The Relationship Between Delegation and Documentation
Effective delegation depends on documentation. When a task is handed to another team member or property manager, the information they need to execute it correctly must already be in the system — not held in the memory of the person who assigned it. A portfolio management system that supports delegation must therefore maintain accurate, up-to-date records that are accessible to the right people at the right time.
This is where the quality of initial data entry becomes a long-term operational concern. Records that are incomplete or inconsistently formatted degrade the value of the system over time. Investing in clean data practices early — even when the portfolio is small — pays dividends when the team grows and delegation becomes a daily necessity.
Conclusion: Building for the Portfolio You Intend to Have
The most practical insight for any investor thinking about portfolio management systems is this: the right time to build structure is before you need it, not after the gaps have already cost you. Waiting until the portfolio reaches a size where informal methods break down means managing the transition while simultaneously dealing with the problems the lack of structure created.
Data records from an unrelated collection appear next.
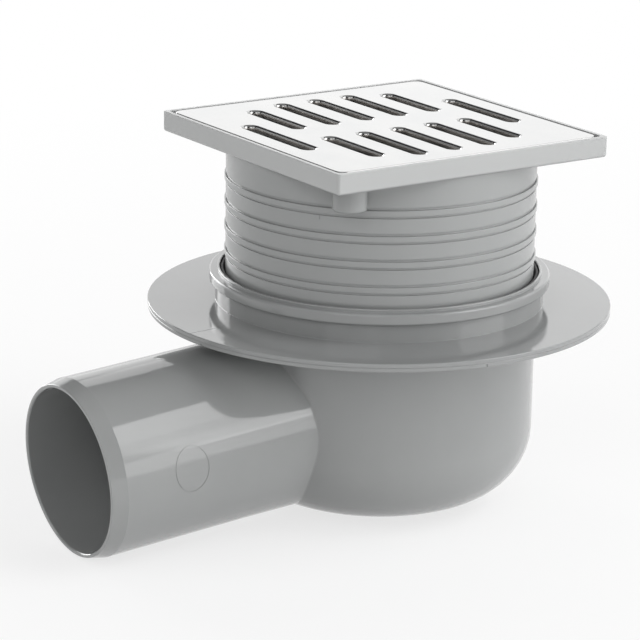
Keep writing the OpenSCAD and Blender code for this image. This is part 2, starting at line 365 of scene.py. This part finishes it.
body = {
    "bowlR": 49.8, "wall": 2.6, "fillet": 22.2, "dish": 10.0, "footR": 12.0, "flatInside": 11.79,
    "flangeR": 73.39, "flangeTop": 66.2, "flangeT": 2.6, "seam": 0.14,
    "collarR": 52.1, "beadR": 53.9, "beadLow": 72.0, "beadTop": 75.5,
    "mouthZ": 76.4, "mouthR": 50.5, "lip": 0.9,
    "socketR": 49.6, "socketZ": 65.2, "grooveR": 51.6, "grooveLow": 72.4, "grooveTop": 74.6,
    "seatR": 44.6, "seatZ": 61.4, "seatT": 1.2,
    "steps": 240,
}
outlet = {
    "r": 28.0, "bore": 25.6, "reach": 113.0, "z": 35.1, "fall": 3.8,
    "parallel": 50.0, "draft": 0.8, "lead": 5.0, "leadR": 1.2,
    "steps": 160,
}
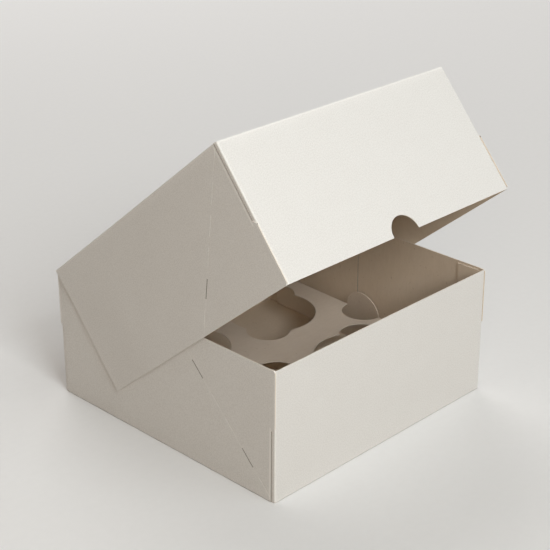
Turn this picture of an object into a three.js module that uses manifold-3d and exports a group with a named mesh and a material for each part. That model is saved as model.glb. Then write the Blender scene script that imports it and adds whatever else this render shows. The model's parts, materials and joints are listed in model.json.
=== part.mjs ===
// Cupcake box: a folded board tray, its attached lid standing half open, and the folded insert that
// holds the cakes. Millimetres, +Z up, the front wall faces -Y, and the origin is the middle of the
// tray's underside.
import * as THREE from 'three';
import { mergeVertices } from 'three/addons/utils/BufferGeometryUtils.js';
import Module from 'manifold-3d';

const wasm = await Module();
wasm.setup();

// Driving dimensions: board
const board = 0.5;
const foldRadius = 0.9;
const foldLead = 2;
const foldSteps = 5;
const glueLap = 0.02;

// Driving dimensions: tray
const trayWidth = 165;
const trayDepth = 165;
const wallHeight = 74;
const frontFlapReach = 18;
const backFlapReach = 74;
const backFlapBevel = 6;
const flapMargin = 1.5;

// Driving dimensions: stepped ends of the side panels
const tipHeight = 31.5;
const endCutback = 2.3;
const stepSlant = 2;
const cornerChamfer = 1.2;

// Driving dimensions: lid
const lidWallHeight = 74;
const lidFlapReach = 18;
const lidSideGap = 0.4;
const lidFrontGap = 0.6;
const hingeGap = 0.35;
const lidOpening = 39.65;
const beadSteps = 12;
const notchRadius = 9.5;
const notchSteps = 48;

// Driving dimensions: cut creases that climb at 45 degrees across the side panels
const creaseWidth = 0.5;
const creaseDepth = 0.2;
const creaseDash = 11;
const creaseBridge = 6;
const creaseMargin = 4;

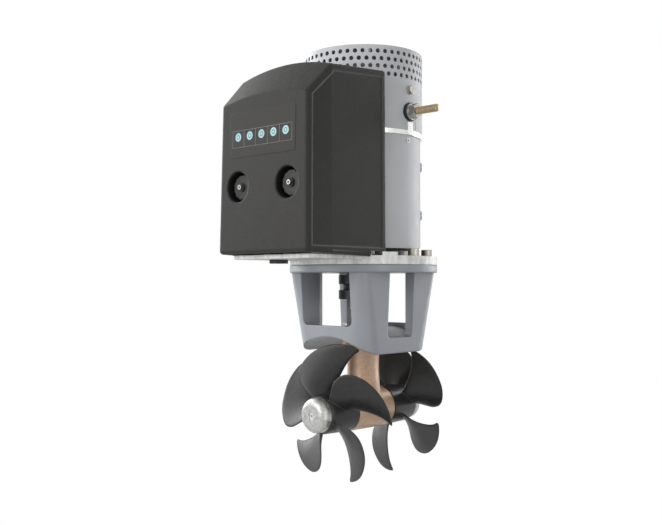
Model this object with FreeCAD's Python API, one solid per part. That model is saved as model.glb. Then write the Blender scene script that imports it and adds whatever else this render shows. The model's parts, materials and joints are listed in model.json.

A scalable real estate portfolio management system is not a complex technology investment. It is a set of consistent practices — around data, finances, maintenance, leases, and access — supported by tools designed to hold those practices in place as the portfolio grows. The goal is not to eliminate the work of managing properties. The goal is to ensure that as the portfolio scales, the work scales with it in a controlled, visible, and manageable way.
Investors who establish this foundation early find that growth becomes operationally straightforward. New units slot into existing processes. Financial reporting remains reliable. Compliance obligations stay visible. The portfolio, however large it grows, remains something that can be understood and managed with clarity.